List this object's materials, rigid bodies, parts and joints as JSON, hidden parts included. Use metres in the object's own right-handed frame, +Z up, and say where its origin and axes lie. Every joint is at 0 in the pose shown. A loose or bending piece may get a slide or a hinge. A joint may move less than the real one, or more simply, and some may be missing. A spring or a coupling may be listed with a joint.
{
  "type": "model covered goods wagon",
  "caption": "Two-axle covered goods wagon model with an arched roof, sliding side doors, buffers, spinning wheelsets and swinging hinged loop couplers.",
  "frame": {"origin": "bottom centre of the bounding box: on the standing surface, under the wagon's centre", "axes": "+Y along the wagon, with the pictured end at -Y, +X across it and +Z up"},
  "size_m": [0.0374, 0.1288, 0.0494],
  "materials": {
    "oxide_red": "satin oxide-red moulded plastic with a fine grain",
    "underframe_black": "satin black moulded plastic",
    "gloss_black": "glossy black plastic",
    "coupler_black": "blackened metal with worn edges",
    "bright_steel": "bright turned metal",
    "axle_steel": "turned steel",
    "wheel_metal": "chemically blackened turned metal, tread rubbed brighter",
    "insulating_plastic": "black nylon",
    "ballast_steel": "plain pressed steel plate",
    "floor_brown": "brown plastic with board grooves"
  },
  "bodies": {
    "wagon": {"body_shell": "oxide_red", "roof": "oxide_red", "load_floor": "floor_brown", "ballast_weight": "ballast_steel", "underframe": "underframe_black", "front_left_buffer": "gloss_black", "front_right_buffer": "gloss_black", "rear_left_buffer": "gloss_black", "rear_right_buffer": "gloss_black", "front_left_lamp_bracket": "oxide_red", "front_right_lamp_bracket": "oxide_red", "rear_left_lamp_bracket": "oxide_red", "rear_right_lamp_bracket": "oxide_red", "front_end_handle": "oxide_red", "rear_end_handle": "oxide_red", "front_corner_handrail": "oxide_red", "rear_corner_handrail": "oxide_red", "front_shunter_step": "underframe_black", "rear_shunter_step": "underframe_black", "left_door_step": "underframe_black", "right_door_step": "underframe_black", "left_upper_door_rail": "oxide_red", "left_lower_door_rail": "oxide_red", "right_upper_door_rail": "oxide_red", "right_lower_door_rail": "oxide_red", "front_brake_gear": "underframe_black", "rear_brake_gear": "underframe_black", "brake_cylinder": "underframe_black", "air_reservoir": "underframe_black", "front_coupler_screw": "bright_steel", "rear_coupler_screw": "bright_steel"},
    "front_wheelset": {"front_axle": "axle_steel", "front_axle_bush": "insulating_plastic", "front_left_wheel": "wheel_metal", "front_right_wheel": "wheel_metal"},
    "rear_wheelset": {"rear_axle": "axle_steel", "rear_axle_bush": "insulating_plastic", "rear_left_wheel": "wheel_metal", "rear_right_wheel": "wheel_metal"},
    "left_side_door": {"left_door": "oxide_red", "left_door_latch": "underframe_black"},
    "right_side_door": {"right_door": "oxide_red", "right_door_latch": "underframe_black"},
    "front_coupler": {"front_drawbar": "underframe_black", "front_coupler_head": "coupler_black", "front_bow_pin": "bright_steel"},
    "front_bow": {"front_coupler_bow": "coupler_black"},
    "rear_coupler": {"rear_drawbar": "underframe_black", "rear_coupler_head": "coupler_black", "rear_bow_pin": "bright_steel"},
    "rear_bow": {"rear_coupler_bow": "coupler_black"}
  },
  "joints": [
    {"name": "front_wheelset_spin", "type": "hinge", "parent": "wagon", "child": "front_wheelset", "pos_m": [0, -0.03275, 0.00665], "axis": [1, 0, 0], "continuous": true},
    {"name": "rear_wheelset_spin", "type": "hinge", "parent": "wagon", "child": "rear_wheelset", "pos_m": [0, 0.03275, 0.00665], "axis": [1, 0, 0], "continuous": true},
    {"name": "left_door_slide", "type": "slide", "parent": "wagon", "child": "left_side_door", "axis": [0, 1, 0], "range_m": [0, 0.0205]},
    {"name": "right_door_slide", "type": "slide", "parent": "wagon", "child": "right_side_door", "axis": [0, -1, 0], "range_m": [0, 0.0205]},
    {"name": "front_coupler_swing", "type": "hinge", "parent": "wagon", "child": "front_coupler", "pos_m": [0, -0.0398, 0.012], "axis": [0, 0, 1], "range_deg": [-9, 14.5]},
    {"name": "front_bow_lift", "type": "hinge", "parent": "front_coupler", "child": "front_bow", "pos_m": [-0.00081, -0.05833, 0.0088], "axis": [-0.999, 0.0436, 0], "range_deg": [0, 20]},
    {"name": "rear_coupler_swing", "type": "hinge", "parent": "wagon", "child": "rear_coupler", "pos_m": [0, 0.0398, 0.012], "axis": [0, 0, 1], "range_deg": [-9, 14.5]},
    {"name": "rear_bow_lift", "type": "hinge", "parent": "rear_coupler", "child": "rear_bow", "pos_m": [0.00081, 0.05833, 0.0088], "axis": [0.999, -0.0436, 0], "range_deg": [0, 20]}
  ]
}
+---+
REQUIREMENTS:
Without changing a word, restate the whole listing.

EXERCISE RESPONSE:
List this object's materials, rigid bodies, parts and joints as JSON, hidden parts included. Use metres in the object's own right-handed frame, +Z up, and say where its origin and axes lie. Every joint is at 0 in the pose shown. A loose or bending piece may get a slide or a hinge. A joint may move less than the real one, or more simply, and some may be missing. A spring or a coupling may be listed with a joint.
{
  "type": "model covered goods wagon",
  "caption": "Two-axle covered goods wagon model with an arched roof, sliding side doors, buffers, spinning wheelsets and swinging hinged loop couplers.",
  "frame": {"origin": "bottom centre of the bounding box: on the standing surface, under the wagon's centre", "axes": "+Y along the wagon, with the pictured end at -Y, +X across it and +Z up"},
  "size_m": [0.0374, 0.1288, 0.0494],
  "materials": {
    "oxide_red": "satin oxide-red moulded plastic with a fine grain",
    "underframe_black": "satin black moulded plastic",
    "gloss_black": "glossy black plastic",
    "coupler_black": "blackened metal with worn edges",
    "bright_steel": "bright turned metal",
    "axle_steel": "turned steel",
    "wheel_metal": "chemically blackened turned metal, tread rubbed brighter",
    "insulating_plastic": "black nylon",
    "ballast_steel": "plain pressed steel plate",
    "floor_brown": "brown plastic with board grooves"
  },
  "bodies": {
    "wagon": {"body_shell": "oxide_red", "roof": "oxide_red", "load_floor": "floor_brown", "ballast_weight": "ballast_steel", "underframe": "underframe_black", "front_left_buffer": "gloss_black", "front_right_buffer": "gloss_black", "rear_left_buffer": "gloss_black", "rear_right_buffer": "gloss_black", "front_left_lamp_bracket": "oxide_red", "front_right_lamp_bracket": "oxide_red", "rear_left_lamp_bracket": "oxide_red", "rear_right_lamp_bracket": "oxide_red", "front_end_handle": "oxide_red", "rear_end_handle": "oxide_red", "front_corner_handrail": "oxide_red", "rear_corner_handrail": "oxide_red", "front_shunter_step": "underframe_black", "rear_shunter_step": "underframe_black", "left_door_step": "underframe_black", "right_door_step": "underframe_black", "left_upper_door_rail": "oxide_red", "left_lower_door_rail": "oxide_red", "right_upper_door_rail": "oxide_red", "right_lower_door_rail": "oxide_red", "front_brake_gear": "underframe_black", "rear_brake_gear": "underframe_black", "brake_cylinder": "underframe_black", "air_reservoir": "underframe_black", "front_coupler_screw": "bright_steel", "rear_coupler_screw": "bright_steel"},
    "front_wheelset": {"front_axle": "axle_steel", "front_axle_bush": "insulating_plastic", "front_left_wheel": "wheel_metal", "front_right_wheel": "wheel_metal"},
    "rear_wheelset": {"rear_axle": "axle_steel", "rear_axle_bush": "insulating_plastic", "rear_left_wheel": "wheel_metal", "rear_right_wheel": "wheel_metal"},
    "left_side_door": {"left_door": "oxide_red", "left_door_latch": "underframe_black"},
    "right_side_door": {"right_door": "oxide_red", "right_door_latch": "underframe_black"},
    "front_coupler": {"front_drawbar": "underframe_black", "front_coupler_head": "coupler_black", "front_bow_pin": "bright_steel"},
    "front_bow": {"front_coupler_bow": "coupler_black"},
    "rear_coupler": {"rear_drawbar": "underframe_black", "rear_coupler_head": "coupler_black", "rear_bow_pin": "bright_steel"},
    "rear_bow": {"rear_coupler_bow": "coupler_black"}
  },
  "joints": [
    {"name": "front_wheelset_spin", "type": "hinge", "parent": "wagon", "child": "front_wheelset", "pos_m": [0, -0.03275, 0.00665], "axis": [1, 0, 0], "continuous": true},
    {"name": "rear_wheelset_spin", "type": "hinge", "parent": "wagon", "child": "rear_wheelset", "pos_m": [0, 0.03275, 0.00665], "axis": [1, 0, 0], "continuous": true},
    {"name": "left_door_slide", "type": "slide", "parent": "wagon", "child": "left_side_door", "axis": [0, 1, 0], "range_m": [0, 0.0205]},
    {"name": "right_door_slide", "type": "slide", "parent": "wagon", "child": "right_side_door", "axis": [0, -1, 0], "range_m": [0, 0.0205]},
    {"name": "front_coupler_swing", "type": "hinge", "parent": "wagon", "child": "front_coupler", "pos_m": [0, -0.0398, 0.012], "axis": [0, 0, 1], "range_deg": [-9, 14.5]},
    {"name": "front_bow_lift", "type": "hinge", "parent": "front_coupler", "child": "front_bow", "pos_m": [-0.00081, -0.05833, 0.0088], "axis": [-0.999, 0.0436, 0], "range_deg": [0, 20]},
    {"name": "rear_coupler_swing", "type": "hinge", "parent": "wagon", "child": "rear_coupler", "pos_m": [0, 0.0398, 0.012], "axis": [0, 0, 1], "range_deg": [-9, 14.5]},
    {"name": "rear_bow_lift", "type": "hinge", "parent": "rear_coupler", "child": "rear_bow", "pos_m": [0.00081, 0.05833, 0.0088], "axis": [0.999, -0.0436, 0], "range_deg": [0, 20]}
  ]
}